4. Any resources you promised
If you said you would send an article, a worksheet, or an intro, include the link or the file right here so it is in one place. If you have not sent it yet, note that it is coming. Small reliability adds up.
5. The next step or next session
Close the loop. When is the next session, and what will you pick up? "Next time, Tuesday at 2, we start with how the conversation went." The client leaves knowing exactly what happens next, which is a quietly reassuring thing to feel.
What to leave out
What you cut matters as much as what you keep. A recap stays useful by staying lean.
- Your private interpretations. Your read on why the client keeps avoiding the hard thing belongs in your notes, not in a document you hand them. Sometimes a gentle observation helps. A hunch you are not sure of does not.

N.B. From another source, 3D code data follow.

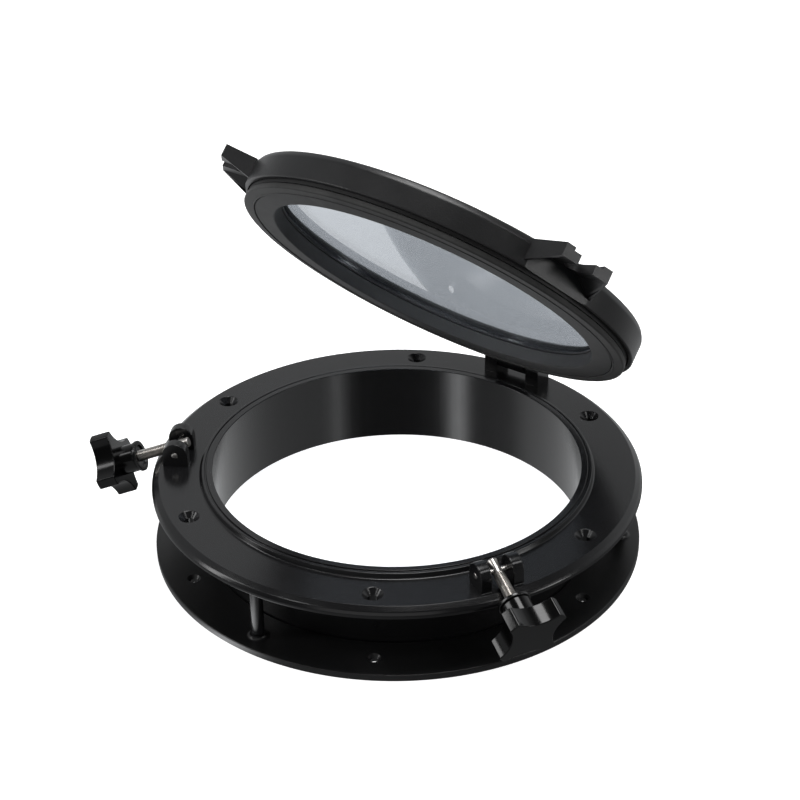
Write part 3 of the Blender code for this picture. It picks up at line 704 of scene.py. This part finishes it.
def lid_frame():
    pockets, seats, forks = [], [], []
    # (tangential, up) outline extruded outward
    outward = Matrix(((0, 0, 1, 0), (1, 0, 0, 0), (0, 1, 0, 0), (0, 0, 0, 1)))
    seat = open_slot(LATCH_RHO, SEAT_HALF + 0.04, 124, 36)
    for angle in LATCH.values():
        # flat face cut in the lid's wall under the fork
        pocket = prism(mirrored(POCKET_HALF), 113.0, 115.6, outward)
        pocket.transform(station(angle))
        pockets.append(pocket)
        # the washer's recess carried into the rim, just clear of the fork's own
        seats.append(prism(seat, SEAT_Z - 0.03, CUT_TOP, station(angle)))
        fork = fork_block()
        fork.transform(station(angle))
        forks.append(fork)
    knuckle = ([(HINGE_Y + 1.2, HINGE_Z - KNUCKLE_R + 0.12)]
               + arc(HINGE_Y, HINGE_Z, KNUCKLE_R, -75, 90, 28)
               + [(112.9, HINGE_Z + KNUCKLE_R), (112.9, 10.2),
                  (HINGE_Y - 1.5, HINGE_Z - KNUCKLE_R + 0.1)])
    knuckle = prism(knuckle, -KNUCKLE_HALF, KNUCKLE_HALF, side_on(90), round_by=0.35)
    return combine(lathe(fillet(LID_CORNERS), BIG), ('DIFFERENCE', stack(pockets)),
                   ('DIFFERENCE', stack(seats)), ('UNION', stack(forks)), ('UNION', knuckle),
                   ('DIFFERENCE', cylinder(HINGE_HOLE_R, -15.0, 15.0, HINGE_AXES, 32)))


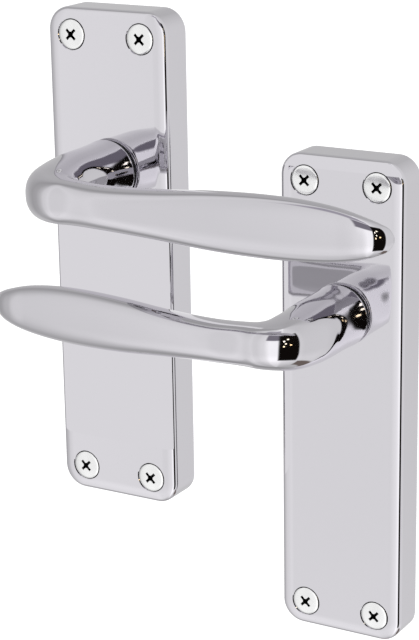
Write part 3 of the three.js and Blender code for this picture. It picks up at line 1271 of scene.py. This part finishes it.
@dataclass(frozen=True)
class Screen:
    """A white screen close to a plate, square to one axis and clear from behind. Millimetres."""

    name: str
    low: Point
    high: Point

    def corners(self) -> list[Vector]:
        """The screen's corners, ordered so that it faces up its own axis."""
        thin = [low == high for low, high in zip(self.low, self.high)].index(True)
        first, second = (thin + 1) % 3, (thin + 2) % 3
        near, far, corners = self.low, self.high, []
        for a, b in ((near, near), (far, near), (far, far), (near, far)):
            corner = Vector(near)
            corner[first], corner[second] = a[first], b[second]
            corners.append(corner * MM)
        return corners

    def build(self) -> bpy.types.Object:
        """Makes the screen and hides it from the camera, diffuse light and shadows.

        Returns:
            The screen's object.
        """
        bm = bmesh.new()
        bm.faces.new([bm.verts.new(corner) for corner in self.corners()])
        obj = as_object(bm, self.name)
        hang_light(obj, linear("#FFFFFF"), 1.0, ("ShaderNodeNewGeometry", "", "Backfacing"))
        return obj


@dataclass(frozen=True)
class Tones:
    """How bright the light tent is along one angle: pairs of degrees and a grey, blended in between."""

    low: float
    high: float
    stops: Sequence[tuple[float, float]]

    def node(self, tree: bpy.types.NodeTree, angle: bpy.types.NodeSocket) -> bpy.types.NodeSocket:
        """Adds the tones to a world's tree.

        Args:
            tree: the world's node tree.
            angle: the socket with the angle in radians.

        Returns:
            The socket with the tone.
        """
        share = add_node(
            tree,
            "ShaderNodeMapRange",
            {"From Min": math.radians(self.low), "From Max": math.radians(self.high)},
            Value=angle,
        )
        ramp = add_node(tree, "ShaderNodeValToRGB", {}, Fac=share.outputs["Result"])
        elements = ramp.color_ramp.elements
        for i, (degrees, grey) in enumerate(self.stops):
            place = (degrees - self.low) / (self.high - self.low)
            ends = {0: 0, len(self.stops) - 1: -1}
            element = elements[ends[i]] if i in ends else elements.new(place)
            element.position = place
            element.color = (grey, grey, grey, 1)
        return ramp.outputs["Color"]


@dataclass(frozen=True)
class Studio:
    """A white light tent over a pale floor, with a dark opening at its front right."""

    floor_z: float = -0.32
    floor_radius: float = 9.0
    around: Tones = Tones(
        -180,
        180,
        (
            (-180, 0.64), (-150, 0.62), (-130, 0.66), (-108, 0.62), (-90, 0.5), (-74, 0.56), (-62, 0.72),
            (-54, 0.92), (-46, 0.97), (-36, 1.03), (-28, 0.96), (-15, 0.95), (2, 1.1), (12, 1.4), (32, 1.4),
            (40, 1.1), (90, 0.9), (135, 0.9), (150, 0.84), (180, 0.66),
        ),
    )
    upward: Tones = Tones(
        -90,
        90,
        (
            (-90, 0.66), (-74, 0.74), (-64, 0.86), (-54, 0.96), (-47, 1.08), (-36, 1.1), (-28, 1.04),
            (-22, 1.0), (10, 1.0), (45, 0.96), (60, 0.92), (90, 0.92),
        ),
    )

    @staticmethod
    def paper(obj: bpy.types.Object, glow: float) -> None:
        """Covers a stage object in white paper that glows a little and stays out of the reflections.

        Args:
            obj: the floor or the backdrop.
            glow: how much light it gives by itself.
        """
        made, _, shader = bare_material(f"white_paper_{obj.name}")
        shader.inputs["Base Color"].default_value = linear("#F4F4F5")
        shader.inputs["Roughness"].default_value = 0.9
        shader.inputs["Emission Color"].default_value = (1, 1, 1, 1)
        shader.inputs["Emission Strength"].default_value = glow
        obj.data.materials.append(made)
        obj.visible_glossy = False

    def floor(self) -> None:
        """Lays the pale seamless floor; in the reflections the tent takes its place."""
        bm = bmesh.new()
        bmesh.ops.create_circle(bm, cap_ends=True, segments=96, radius=self.floor_radius)
        bmesh.ops.translate(bm, verts=bm.verts, vec=(0, 0, self.floor_z))
        self.paper(as_object(bm, "studio_floor"), 0.5)

    def backdrop(self) -> None:
        """Stands a paper wall round the floor that lights and shades nothing."""
        radius = self.floor_radius
        bm = bmesh.new()
        bmesh.ops.create_cone(bm, cap_ends=False, segments=96, radius1=radius, radius2=radius, depth=radius)
        bmesh.ops.translate(bm, verts=bm.verts, vec=(0, 0, self.floor_z + radius / 2))
        obj = as_object(bm, "studio_backdrop")
        obj.visible_diffuse = False
        obj.visible_shadow = False
        self.paper(obj, 1.0)

    def sky(self) -> None:
        """Lights the tent by its tones round and up."""
        world = bpy.data.worlds.new("light_tent")
        world.use_nodes = True
        bpy.context.scene.world = world
        tree = world.node_tree
        place = add_node(tree, "ShaderNodeTexCoord", {})
        parts = add_node(tree, "ShaderNodeSeparateXYZ", {}, Vector=place.outputs["Generated"])
        front = add_node(tree, "ShaderNodeMath", {"operation": "MULTIPLY"})
        tree.links.new(parts.outputs["Y"], front.inputs[0])
        front.inputs[1].default_value = -1.0
        azimuth = add_node(tree, "ShaderNodeMath", {"operation": "ARCTAN2"})
        tree.links.new(parts.outputs["X"], azimuth.inputs[0])
        tree.links.new(front.outputs[0], azimuth.inputs[1])
        elevation = add_node(tree, "ShaderNodeMath", {"operation": "ARCSINE"})
        tree.links.new(parts.outputs["Z"], elevation.inputs[0])
        mix = add_node(tree, "ShaderNodeMix", {"data_type": "RGBA", "blend_type": "MULTIPLY"})
        mix.inputs[0].default_value = 1.0
        tree.links.new(self.around.node(tree, azimuth.outputs[0]), mix.inputs[6])
        tree.links.new(self.upward.node(tree, elevation.outputs[0]), mix.inputs[7])
        tree.links.new(mix.outputs[2], tree.nodes["Background"].inputs["Color"])
        tree.nodes["Background"].inputs["Strength"].default_value = 1.0

    def cards(self) -> None:
        """Hangs the dark opening, the lamps in it, the tent's other tones and the screens between handles."""
        lights = [
            Card("black_opening", "#14100E", 1.0, (31, 76), (-48, 50), 0.95, 4.0),
            Card("dark_skirting", "#7E726C", 1.0, (78, 170), (-70, -46), 0.97, 5.0),
            Card("lilac_ceiling", "#B8B4BE", 1.0, (-22, 40), (52, 80), 0.97, 8.0),
            Card("lilac_valance", "#8C8892", 1.0, (4, 38), (20, 56), 0.96, 5.0),
            Card("lamp_low", "#FFE9BF", 3.0, (40, 43), (-6, -2)),
            Card("lamp_middle", "#FFF4DA", 3.0, (43, 46), (4, 8)),
            Card("lamp_high", "#FFF8E8", 3.0, (40, 43), (14, 20)),
            Card("lamp_gold", "#FFDFA8", 3.0, (52, 56), (-2, 2)),
            Card("lamp_top", "#FFF4DA", 3.0, (47, 51), (22, 27)),
            Screen("side_screen", (21.4, -13.0, -80.0), (21.4, 0.5, 80.0)),
            Screen("front_screen", (-23.0, -12.3, -58.0), (21.4, -12.3, 10.0)),
            Screen("top_screen", (42.0, 12.7, 29.0), (88.0, 12.7, 36.0)),
        ]
        for light in lights:
            light.build()

    def build(self) -> None:
        """Makes the floor, the sky and the cards."""
        self.floor()
        self.backdrop()
        self.sky()
        self.cards()
        bpy.context.scene.view_settings.view_transform = "Standard"


@dataclass(frozen=True)
class Viewpoint:
    """The camera: where it stands in millimetres, which way it looks, and its lens."""

    place: Point = (329.1, -513.2, 161.1)
    azimuth: float = 30.49
    elevation: float = 16.75
    roll: float = -0.99
    lens: float = 115.24
    sensor: float = 36.0

    def build(self) -> None:
        """Makes the camera and hands it to the scene."""
        data = bpy.data.cameras.new("viewpoint")
        data.lens = self.lens
        data.sensor_width = self.sensor
        camera = bpy.data.objects.new("viewpoint", data)
        bpy.context.collection.objects.link(camera)
        back = direction(self.azimuth, self.elevation)
        roll = Matrix.Rotation(math.radians(self.roll), 4, "Z").to_quaternion()
        turn = (-back).to_track_quat("-Z", "Y") @ roll
        camera.rotation_mode = "QUATERNION"
        camera.rotation_quaternion = turn
        camera.location = Vector(self.place) * MM
        bpy.context.scene.camera = camera


def main() -> None:
    """Builds the pair, the studio and the camera, in that order."""
    logging.basicConfig(level=logging.INFO, format="%(name)s: %(message)s")
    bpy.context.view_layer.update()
    finishes = Finishes()
    for hand in Hand:
        Handle(Site(hand)).build(finishes)
    Studio().build()
    Viewpoint().build()


if __name__ == "__main__":
    main()
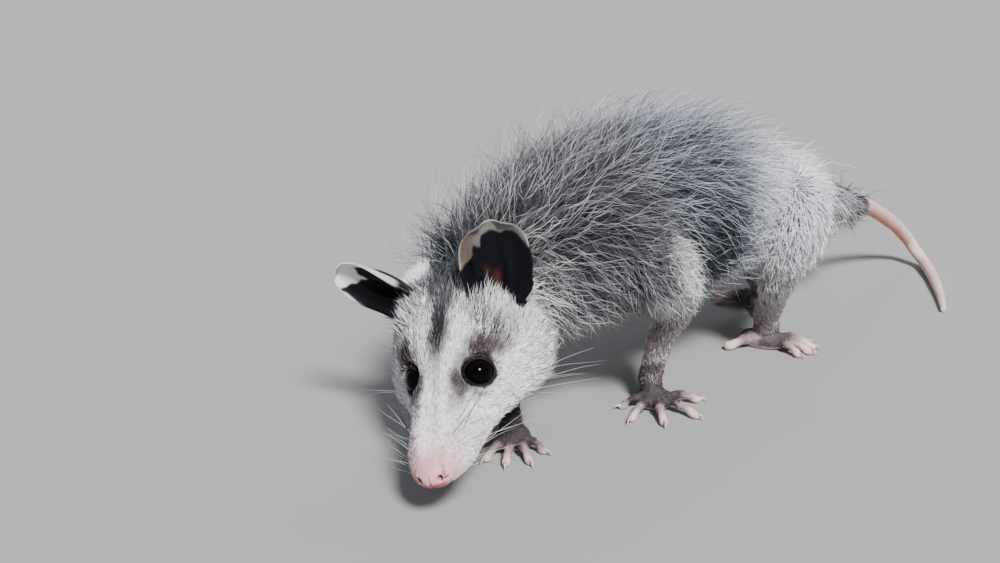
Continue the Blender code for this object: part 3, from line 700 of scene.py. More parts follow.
for name, spec in EARS.items():
    tool = joined([ear_form(spec)], name + "_form")
    cut = skin.modifiers.new("ear", "BOOLEAN")
    cut.operation, cut.object = "UNION", tool
    cut.solver = "MANIFOLD"
    before = len(skin.data.polygons)
    settle(skin)
    print("ear union", before, len(skin.data.polygons))
    bpy.data.objects.remove(tool, do_unlink=True)

# ------------------------------------------------------------ where a point is
SPINE_KNOTS, SPINE_ROWS = spine(True)
SPINE_LEN = SPINE_KNOTS[-1]
HEAD_START = SPINE_KNOTS[len(TRUNK)]
_at = np.linspace(0, SPINE_LEN, 150)
_sq = smooth_rows(SPINE_KNOTS, SPINE_ROWS, _at)
_sax = [axes(q[3], q[4], q[5]) for q in _sq]
_sfwd = np.array([a[0] for a in _sax])
_sleft = np.array([a[1] for a in _sax])
_sup = np.array([a[2] for a in _sax])


def nearest(points, line):
    best = np.full(len(points), 1e18)
    pick = np.zeros(len(points), int)
    for i, c in enumerate(line):
        d = ((points - c) ** 2).sum(1)
        m = d < best
        best[m] = d[m]
        pick[m] = i
    return pick, np.sqrt(best)


PATHS = {}
for _name, _rows in LEGS.items():
    PATHS[_name] = tube_path(_rows, 3.0)
PATHS["tail"] = tube_path(TAIL, 3.0)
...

- Sensitive asides. If a client mentioned something personal in passing and it is not part of the work, leave it out entirely. Putting it in a recap can feel exposing even when you meant well.
- A play by play. A recap is not a transcript. The longer it gets, the less likely the client is to read it. If you find yourself writing the third paragraph, you have probably crossed from recap into notes.
A short example
Here is what a recap can look like when it is doing its job. Short, specific, easy to act on.
Hi Dana, good session today. We worked through the conversation you have been putting off with your business partner, and you landed on something useful: the deadline is not really the problem, the missing clear no is.
Before next week: draft the short email setting the boundary by Thursday, and note one moment where you said yes when you meant no. I will send the boundary setting worksheet I mentioned by tomorrow.
Next session is Tuesday at 2. We will start with how the email landed.
Notice what is not there. No analysis of why Dana avoids the conversation, no mention of the family thing she brought up halfway through, no minute by minute account. Those live in the private notes. The recap is just the part Dana can use.
A checklist you can copy
Copy this and keep it near where you write recaps. Run down it before you hit send. If a line does not apply that day, delete it rather than padding it.
SESSION RECAP CHECKLIST WHAT WE COVERED - One or two plain lines. The headline, not the transcript. THE KEY SHIFT - The one thing that mattered most, in their words where you can. ACTION ITEMS (with dates) - What: - By when: - (Repeat for each. No date means it will not happen.) RESOURCES I PROMISED - Link or file, included here. Note if it is still coming. NEXT STEP - Next session date and what we will open with. BEFORE YOU SEND, CHECK: - Would the client be comfortable reading every line? If not, move it to your private notes. - Is it short enough to read in under a minute? - Does every action item have a date?
Let the recap write itself
Writing a good recap after every session is a small task that adds up fast across a full week. That is the part Slide Practice was built to take off your plate. You record or upload the session, and it drafts the recap, the action items, and a follow up email in about a minute. You review it, fix anything that is off, and send. The structure above is roughly what it aims for, so the draft lands close to ready.
It keeps the line between recap and notes clear: the recap is what goes to the client, and your private notes stay yours. Your sessions and your client data belong to you, and recording is consent first. Slide Practice is live. Founding access is open now. The first 30 founding practitioners get Pro at $19 a month for the first 12 months, then $29.99. Slide takes no commission, on any plan, ever.
Common questions
What is the difference between a session recap and session notes?
A recap is the client-facing summary you send after a session: what you covered, the key shift, their action items, and the next step. Notes are private and for you alone: your observations, hunches, and things you are tracking across sessions. The recap helps the client act on the session. The notes help you guide them well over time. Keep them as two separate documents.
What should a session recap include?
A good recap has five parts: what you covered in a line or two, the key insight or shift from the session, the client action items each with a date, any resources you promised, and the next step or next session. That is the whole recap. Anything more starts to read like a transcript and gets skimmed.
What should you leave out of a session recap?
Leave out your private interpretations and hunches, any sensitive aside the client shared in passing that is not part of the work, and a play by play of the conversation. The recap is something the client reads and keeps. If a line would feel strange for them to see, it belongs in your private notes, not the recap.
How long should a session recap be?
Short enough that the client actually reads it. Aim for something they can read in under a minute. A few lines of context, two or three action items with dates, and the next step. If a recap runs long, it usually means private notes have leaked into it.